Florida is obviously a cinch to be behind all four unbeatens in those rankings, meaning it could start no higher than No. 5. The Gators will also assuredly sit behind Louisville and Ohio State, each of whom has at least one beatdown of a likely Playoff-ranked team, and behind Texas A&M, which has more quality wins — at Auburn, over Arkansas and Tennessee — to date.
From there, things get a whole lot more murky.
For my money, Florida’s best win is still one over Kentucky — whose best win is at Missouri, a 2-6 team that has been more than doubled up in SEC play. Wisconsin’s got at least two better wins, over Nebraska and LSU, and its two losses are by touchdowns to top-six teams Michigan and Ohio State. Oklahoma has losses to Houston and Ohio State, but is also undefeated in the Big 12. Nebraska, Baylor, and West Virginia may have played soft schedules to date, but their best wins — Oregon or at Northwestern, Oklahoma State, and Kansas State — could arguably top a win over Kentucky.
I think Wisconsin’s very likely to be ahead of Florida in the Playoff rankings, and I would be utterly unsurprised to see two of Baylor, Nebraska, and West Virginia in front of the Gators, too. Hell, Western Michigan’s best win — at Northwestern, just like Nebraska’s — is over a team S&P+ liked better than Kentucky as of last week, and the Broncos didn’t blow a 21-0 lead in their nonexistent loss. Auburn’s only losses are to Clemson and Texas A&M, and Auburn has wins over LSU, Arkansas, and Mississippi — whose five losses are to Florida State, Alabama, Arkansas, LSU, and Auburn, all top-25 teams in my view — to its name.

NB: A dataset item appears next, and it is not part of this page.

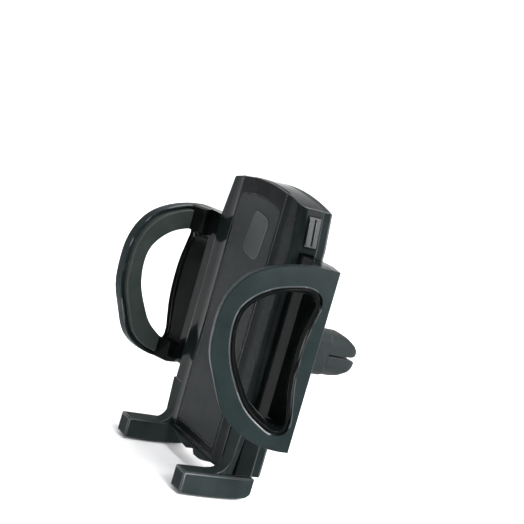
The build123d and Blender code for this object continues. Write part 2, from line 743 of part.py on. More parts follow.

Put simply: Florida’s lack of a marquee win is going to be its bête noire in these initial College Football Playoff rankings, and may keep a team that should be no lower than No. 8 or No. 9 in this week’s polls outside the top 10 in the selection committee’s eyes.
That’s not going to be a long-term issue if the Gators keep winning, as their path to the Playoff still runs through both road games at three ranked teams in the regular season and a showdown with unbeaten Alabama or top-10 Auburn in the SEC Championship Game. Florida being outside the top 10 on November 1 could be logically defended; a band of one-loss SEC champion Gators being left out of the Playoff field, when that feat alone would mean there could be no more than three unbeaten Power 5 teams, would be doubtlessly ludicrous.
Either way, this is the beginning of the hype I wrote that the Gators would accrue — if not necessarily earn — as November dawned. Their month of traveling to see ranked foes on the road may be a welcome to the jungle, but if Florida can make a November reign happen, patience should make it clear that any appetite for destruction of the Playoff selection committee fans may have on Tuesday was just using an illusion, and increasing proximity to a paradise city will be the reward.